One day Hans was called to the Commander, who told him he had been able to procure an old bus and that it was ready for a trip home. With a trembling finger, Hans picked out seventeen Dutchmen who would accompany him. This trip has been described in the book De bus uit Dachau (The bus from Dachau) by Jos Schneider and Gijs van Westerlaken. In that book are several pictures, also the one taken of the MP group. In addition I took a picture of the Jourhaus, with the gate of camp Dachau. On the way I made pictures of the bus, which were painted by Freek Niemeyer with titles such as "Dachau Bevrijd" (Dachau liberated) and "Eindelijk weer thuis" (Finally home again).

 

Our chauffeur, Frits Steen turned out to be a good mechanic, and that was handy, because while we were under way, the bus suddenly refused to go any further. When he checked, it turned out it was the bobine. Luckily there was a broken jeep in a ditch close by, from which we took the bobine, so we could travel on.

At Remagen we had to cross the Rhine river. At first the guards of the bridge would not let us pass, they were afraid of sabotage. After a lot of convincing we were finally allowed to pass. We crossed the brightly lit bridge as fast as possible.

 

Through the Ruhr area, which was destroyed by gunfire, we arrived in Vaals, at the Dutch border, where initially they would not let us pass, because we did not have a passport! After a phone call to the Military authority in Maastricht, we were allowed to go on, with a message to report there. First the trip to Eijsden, where we dropped of the Catholic priest Louis van den Dungen. We also had a sick guy on board, who was tucked into bed at the rectory. Nico Rost also remained behind, because he was from Belgium. In Maastricht we were jubilantly received and we drew a lot of attention because of the markings on the bus. With a permit, we were allowed to continue our trip to Nijmegen, where we had to report to the Military authority, which was located on the base on the Groesbeekse weg (Groesbeekse Road), where I used to be stationed as a soldier. There is was discovered that the sick guy we had left in Eijsden had Typhus and that we were not allowed to go home due to the danger of contamination, so we had to stay in quarantine for several days.

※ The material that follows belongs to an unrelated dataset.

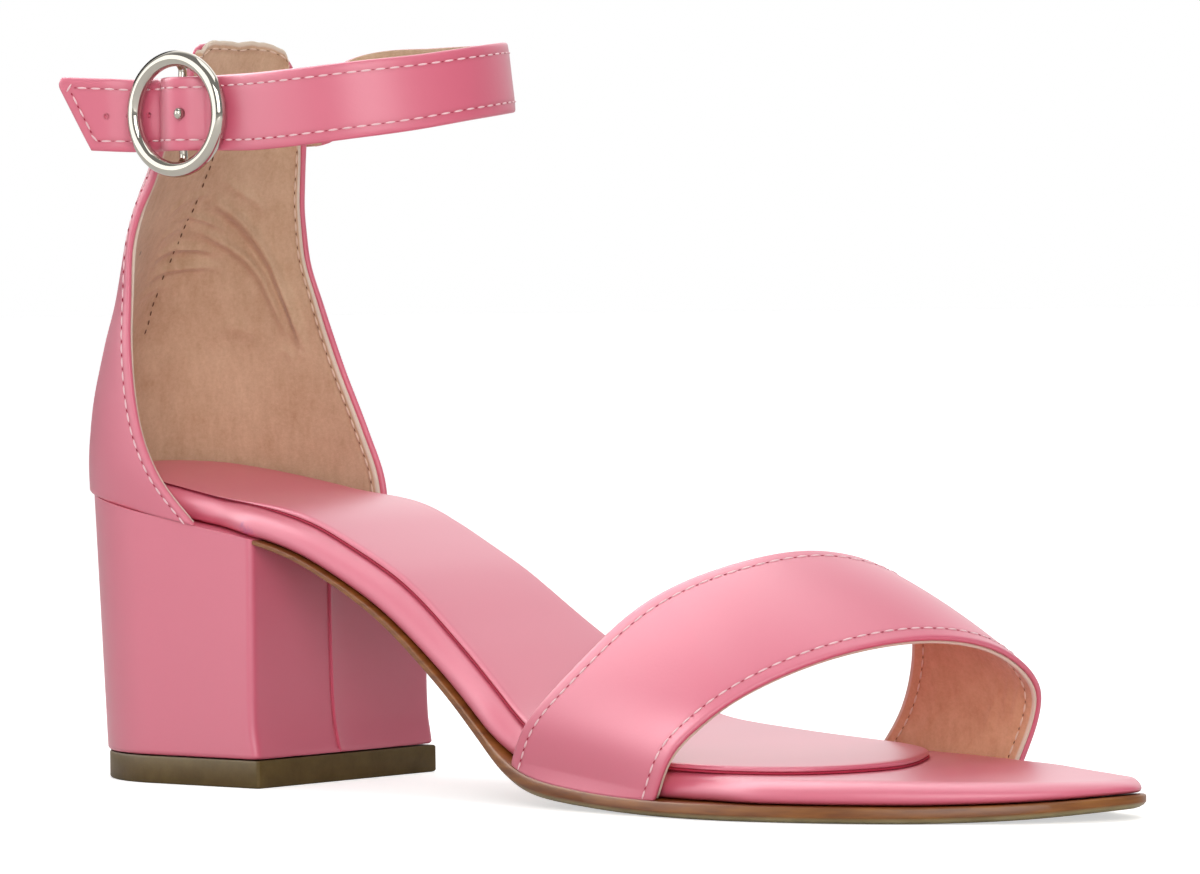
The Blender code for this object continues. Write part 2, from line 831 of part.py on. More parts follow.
def make_ankle_strap(material, sheet, cutters):
    path = ankle_strap_path()
    ends = np.zeros(len(path))
    reach = 8
    for k in range(reach):
        ends[-1 - k] = 0.5 * tail_slant * (1.0 - k / reach)
    strap = ribbon(
        "ankle_strap", material, sheet, path[:, :3], path[:, 3:], strap_width, strap_wall, ends,
    )
    base, tip, turn = stud_line()
    first = round_rod("stud_hole", cutters, stud_radius + 2 * fit_gap, 0.010)
    first.location = (*(0.5 * (base + tip)), strap_height)
    first.rotation_euler = (math.radians(90.0), 0.0, turn)
    holes = [first]
    half = path[len(path) // 2:]
    run = np.concatenate([[0.0], np.cumsum(np.linalg.norm(np.diff(half[:, :2], axis=0), axis=1))])
    start = run[int(np.argmin(np.abs(half[:, 0] - ring_forward - 0.4 * stud_lead)))]
    for k in range(1, hole_count):
        at = start + k * hole_spacing
        x, y = (float(np.interp(at, run, half[:, i])) for i in (0, 1))
        ahead = [float(np.interp(at + 0.001, run, half[:, i])) - p for i, p in ((0, x), (1, y))]
        hole = round_rod("hole_%d" % k, cutters, hole_radius, 0.004)
        hole.location = (x, y, strap_height)
        hole.rotation_euler = (math.radians(90.0), 0.0, math.atan2(ahead[1], ahead[0]))
        holes.append(hole)
    for hole in holes:
        cut = strap.modifiers.new(hole.name, "BOOLEAN")
        cut.operation = "DIFFERENCE"
        cut.object = hole
    return strap


def round_rod(name, sheet, radius, length):
    bpy.ops.mesh.primitive_cylinder_add(vertices=16, radius=radius, depth=length)
    rod = bpy.context.active_object
    rod.name = name
    for other in list(rod.users_collection):
        other.objects.unlink(rod)
    sheet.objects.link(rod)
    rod.hide_render = True
    rod.display_type = "WIRE"
    return rod


def make_buckle(material, sheet, cutters):
    bpy.ops.mesh.primitive_torus_add(
        major_segments=48, minor_segments=12, major_radius=ring_radius, minor_radius=ring_wire,
        location=(ring_forward, -ring_out, strap_height), rotation=(math.radians(90.0), 0.0, 0.0),
    )
    buckle = bpy.context.active_object
    buckle.name = "buckle"
    buckle.data.materials.append(material)
    for other in list(buckle.users_collection):
        other.objects.unlink(buckle)
    sheet.objects.link(buckle)
    bar_out = -(ring_out - bar_inset)
    bar = round_rod("bar", cutters, bar_radius, 2.0 * ring_radius)
    bar.location = (ring_forward, bar_out, strap_height)
    base, tip, turn = stud_line()
    stud = round_rod("stud", cutters, stud_radius, float(np.linalg.norm(tip - base)))
    stud.location = (*(0.5 * (base + tip)), strap_height)
    stud.rotation_euler = (math.radians(90.0), 0.0, turn)
    for piece in (bar, stud):
        join = buckle.modifiers.new(piece.name, "BOOLEAN")
        join.operation = "UNION"
        join.object = piece
    buckle.data.shade_smooth()
    buckle.data.set_sharp_from_angle(angle=math.radians(40.0))
    return buckle


def make_buckle_strap(material, sheet, cutters):
    # Short strap from the counter's outer edge, wrapped round the bar of the buckle
    ply = 2.0 * sleeve_wall
    height = strap_width - 0.0012
    lift = 3 * fit_gap + 0.5 * ply
    rows = [strap_row(*on_counter(turn, lift)) for turn in (0.24, 0.16, 0.08, 0.02)]
    bar_out = -(ring_out - bar_inset)
    hold = bar_radius + fit_gap + 0.5 * sleeve_wall
    inside = rim_line() + 0.5 * strap_wall + 2 * fit_gap + 0.5 * ply
    rows.append(strap_row((ring_forward - 0.56 * ring_radius, inside, strap_height)))
    rows.append(strap_row((ring_forward - 0.4 * hold, bar_out + 0.5 * hold, strap_height)))
    path = smooth_path(rows, 6)
    strap = ribbon("buckle_strap", material, sheet, path[:, :3], path[:, 3:], height, ply)
    eye = round_rod("eye", cutters, bar_radius + fit_gap + sleeve_wall, height)
    eye.location = (ring_forward, bar_out, strap_height)
    bore = round_rod("bore", cutters, bar_radius + fit_gap, 2.0 * height)
    bore.location = (ring_forward, bar_out, strap_height)
    base, tip, turn = stud_line()
    slot = round_rod("slot", cutters, stud_radius + 2 * fit_gap, float(np.linalg.norm(tip - base)))
    slot.location = (*(0.5 * (base + tip)), strap_height)
    slot.rotation_euler = (math.radians(90.0), 0.0, turn)
    for piece, way in ((eye, "UNION"), (bore, "DIFFERENCE"), (slot, "DIFFERENCE")):
        step = strap.modifiers.new(piece.name, "BOOLEAN")
        step.operation = way
        step.object = piece
    return strap


def main():
    clear_scene()
    sheet = bpy.data.collections.new("heeled_sandal")
    cutters = bpy.data.collections.new("cutters")
    bpy.context.scene.collection.children.link(sheet)
    bpy.context.scene.collection.children.link(cutters)
    make_outsole(finish("outsole", sole_brown, 0.5), sheet)
    make_insole(finish("insole", deep_pink, 0.5), sheet)
    make_sock_pad(finish("sock_pad", sock_pink, 0.45), sheet)
    make_heel_block(finish("heel_block", pink, 0.45), sheet)
    make_top_piece(finish("heel_top_piece", heel_brown, 0.55), sheet)
    make_counter(finish("counter", pink, 0.45), sheet)
    make_vamp_band(finish("vamp_band", pink, 0.45), sheet)
    make_ankle_strap(finish("ankle_strap", pink, 0.45), sheet, cutters)
    make_buckle(finish("buckle", silver, 0.15, 1.0), sheet, cutters)
    make_buckle_strap(finish("buckle_strap", pink, 0.45), sheet, cutters)


main()
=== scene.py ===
import json
import math
from functools import partial

import bmesh
import bpy
import numpy as np
from mathutils import Matrix, Vector

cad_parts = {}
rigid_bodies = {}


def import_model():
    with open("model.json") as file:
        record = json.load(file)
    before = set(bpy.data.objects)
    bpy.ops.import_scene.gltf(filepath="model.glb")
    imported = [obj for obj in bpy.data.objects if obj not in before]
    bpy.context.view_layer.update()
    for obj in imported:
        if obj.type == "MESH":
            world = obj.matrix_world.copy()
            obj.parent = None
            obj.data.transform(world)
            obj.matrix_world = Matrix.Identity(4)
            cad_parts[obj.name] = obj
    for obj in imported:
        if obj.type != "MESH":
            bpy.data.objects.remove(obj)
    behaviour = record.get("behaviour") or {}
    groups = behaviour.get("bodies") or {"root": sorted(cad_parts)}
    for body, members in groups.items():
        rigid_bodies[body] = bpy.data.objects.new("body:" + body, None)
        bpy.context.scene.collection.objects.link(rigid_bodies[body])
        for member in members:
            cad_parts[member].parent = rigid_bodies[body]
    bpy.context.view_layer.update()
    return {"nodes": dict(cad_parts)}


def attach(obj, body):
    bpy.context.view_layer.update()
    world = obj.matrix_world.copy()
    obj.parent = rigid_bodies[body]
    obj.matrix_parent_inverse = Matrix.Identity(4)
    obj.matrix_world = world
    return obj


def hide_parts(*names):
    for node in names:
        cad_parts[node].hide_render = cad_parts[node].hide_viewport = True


# Looks of a pink block-heeled ankle-strap sandal, right foot.
# Metres, toe along +X, inner side of the foot along +Y, floor at Z = 0.

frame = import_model()
print("frame loaded with", len(frame["nodes"]), "solids")

last = {
    "soleLength": 0.236,
    "seatBack": 0.0295,
    "ballHalf": 0.0365,
    "seatHalf": 0.0263,
    "seatReach": 0.040,
    "seatRoundness": 2.8,
    "heelRise": 0.0533,
    "outsoleThickness": 0.003,
    "insoleThickness": 0.005,
    "padThickness": 0.0014,
    "toeShift": 0.160,
    "toeEase": 0.0012,
    "fitGap": 0.0003,
}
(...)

That was a heavy damper on our joy, although we were spoiled rotten by the people living around there. They showered us with flowers.

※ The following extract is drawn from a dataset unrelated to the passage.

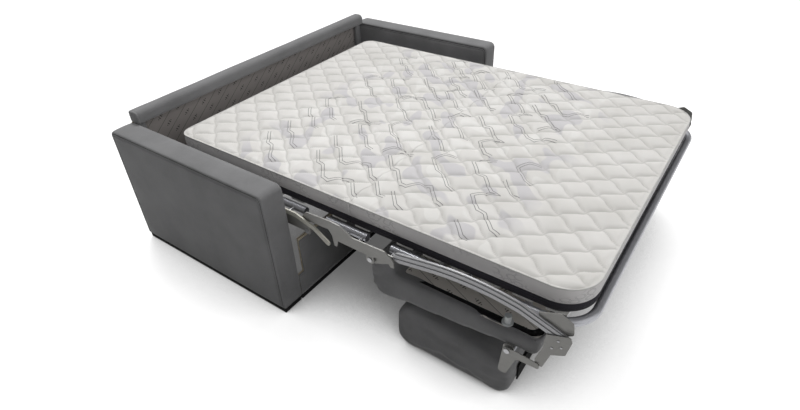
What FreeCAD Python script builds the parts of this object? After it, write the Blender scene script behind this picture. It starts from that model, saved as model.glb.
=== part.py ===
import FreeCAD, Part
import math
import os

import Sketcher

# Sofa bed, drawn open as a bed. Millimetres. +Z is up and +Y is the rear of the sofa, so the bed
# reaches out towards -Y. The origin is on the floor under the middle of the whole piece.
# Three mattress sections fold like a letter C into the sofa: the head section sinks on four swing
# arms, the short middle section stands up behind the front rail, and the foot section turns over on
# top of them with the seat cushion, which brings the back cushion upright behind the seat.

Vector = FreeCAD.Vector
doc = FreeCAD.newDocument("sofa_bed")
sheet = doc.addObject("Spreadsheet::Sheet", "sizes")
parts = []
SIDES = {"left": -1, "right": 1}


class Size:
    """A length with its formula in the sheet, so that it can be bound to a property."""

    def __init__(self, text, value):
        self.text = text
        self.value = value

    def __add__(self, other):
        return Size(f"({self.text} + {other.text})", self.value + other.value)

    def __sub__(self, other):
        return Size(f"({self.text} - {other.text})", self.value - other.value)

    def __mul__(self, share):
        return Size(f"({self.text} * {share})", self.value * share)

    def __neg__(self):
        return Size(f"(-{self.text})", -self.value)


rows = []


def size(name, value):
    """Writes one driving size into the sheet."""
    rows.append(name)
    row = len(rows)
    sheet.set(f"A{row}", name)
    sheet.set(f"B{row}", str(value))
    sheet.setAlias(f"B{row}", name)
    return Size(f"sizes.{name}", float(value))


def along(length, angle, function):
    """The sine or cosine share of a length that leans by an angle of the sheet."""
    share = getattr(math, function)(math.radians(angle.value))
    return Size(f"({length.text} * {function}({angle.text}))", length.value * share)


NONE = Size("0", 0.0)

# Sofa body
sofa_width = size("sofa_width", 1832)
sofa_depth = size("sofa_depth", 953)
arm_height = size("arm_height", 600)
arm_thickness = size("arm_thickness", 106)
back_height = size("back_height", 652)
bed_reach = size("bed_reach", 2104)
plinth_height = size("plinth_height", 28)
plinth_inset = size("plinth_inset", 6)
cover_wall = size("cover_wall", 8)
timber = size("timber", 40)
fit_gap = size("fit_gap", 0.4)
arm_edge_radius = size("arm_edge_radius", 16)
arm_rim_radius = size("arm_rim_radius", 7)
back_rail_depth = size("back_rail_depth", 65)
back_rail_drop = size("back_rail_drop", 57)
rail_core_depth = size("rail_core_depth", 34)
rail_core_height = size("rail_core_height", 30)
rail_front_radius = size("rail_front_radius", 24)
rail_rear_radius = size("rail_rear_radius", 12)
rear_skin = size("rear_skin", 4)
back_frame_depth = size("back_frame_depth", 14)
lining_thickness = size("lining_thickness", 2)
stile_width = size("stile_width", 45)
stile_depth = size("stile_depth", 24)
front_cover = size("front_cover", 5)
front_board = size("front_board", 9)
front_height = size("front_height", 312)
front_lip = size("front_lip", 11)
notch_width = size("notch_width", 33)
notch_height = size("notch_height", 175)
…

Finally, we were able to go home, of course and also the last leg of our journey was not without obstacles. Altogether it was an adventurous trip back. The camera served me well for many years and is still kept with great care.

W. Eggink.

 

Dear Americans

It felt so good to have old friends across the waters. People who came to our rescue when we were in need of help. Who heroically slew the demons and freed us from chains. Who helped us, fed us, dressed our wounds, cured our sick. Who gave us new hope, freedom and friendship. Uniformed men who were kind to us; we could hardly believe it! After an eternity of being shouted and hollered at in an abominable German tongue; only fit for swearing, it seemed to us.

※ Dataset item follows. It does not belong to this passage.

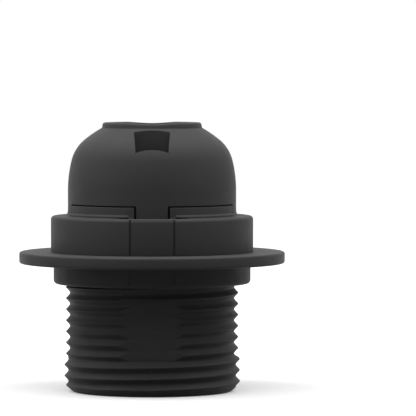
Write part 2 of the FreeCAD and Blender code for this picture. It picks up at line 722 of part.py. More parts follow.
def contact_block():
    base = disc(BLOCK_RADIUS, SLEEVE_HIGH, BLOCK_TOP)
    barrier = brick(
        (-BARRIER_THICKNESS / 2, BARRIER_THICKNESS / 2),
        (-BARRIER_LENGTH / 2, BARRIER_LENGTH / 2),
        (BLOCK_TOP - OVERLAP, BLOCK_TOP + BARRIER_HEIGHT),
    )
    solid = base.fuse([barrier] + front_and_back(terminal_seat()))
    hole_low = SLEEVE_HIGH - OVERLAP
    hole_high = BLOCK_TOP + OVERLAP
    tools = [
        contact_relief((-CENTRE_NOSE_REACH - SEAT_GAP, CENTRE_FOOT_END - RELIEF_LEDGE)),
        contact_relief((-SIDE_LEG_RADIUS - RELIEF_LEDGE, -SIDE_FOOT_END - RELIEF_LEDGE)),
    ]
    tools += front_and_back(disc(RIVET_RADIUS + RUNNING_FIT, hole_low, hole_high, (TERMINAL_OFFSET, 0)))
    tools += front_and_back(disc(FIXING_SHANK_RADIUS + SEAT_GAP, hole_low, hole_high, (0, -FIXING_OFFSET)))
    return solid.cut(tools).removeSplitter()


def slotted_screw(centre, tip, seat, shank_radius, head_radius, head_height):
    """Cheese-head screw that stands upright, with a slot along Y."""
    top = seat + head_height
    slot_x = (centre[0] - SLOT_WIDTH / 2, centre[0] + SLOT_WIDTH / 2)
    slot = brick(slot_x, (-BEYOND, BEYOND), (top - SLOT_DEPTH, top + OVERLAP))
    screw = disc(shank_radius, tip, seat, centre).fuse(disc(head_radius, seat, top, centre))
    return screw.cut(slot).removeSplitter()


def fixing_screw():
    """Screw that holds the contact block down, at the front."""
    tip = BLOCK_TOP - FIXING_SHANK_LENGTH
    centre = (0, -FIXING_OFFSET)
    return slotted_screw(
        centre, tip, BLOCK_TOP, FIXING_SHANK_RADIUS, FIXING_HEAD_RADIUS, FIXING_HEAD_HEIGHT
    )


# ---- terminals and contacts ---------------------------------------------------------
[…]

Then there were the Americans. Americans from all over the states, with their peculiar way of talking we know so well, from the movies we used to see at home. It all came back to us: Tom Mix, Humphrey Bogart, Gary Cooper... Our heroes from the screen were back! In worn battle fatigues that spoke of the long heavy journey it had taken them to get there.

The atrocities in Dachau had become a numbing daily routine to us; in order to survive we had to harden ourselves and put these things to the back of our minds. But you, our American friends, who came from so far, and had seen so much misery and suffering on the way, you were deeply shocked by Dachau. You had not thought it possible for human beings to do such things to one another.

You gave us the food we needed so badly. Respect and understanding which we needed even more. And your friendship. Which remains, up to this very day.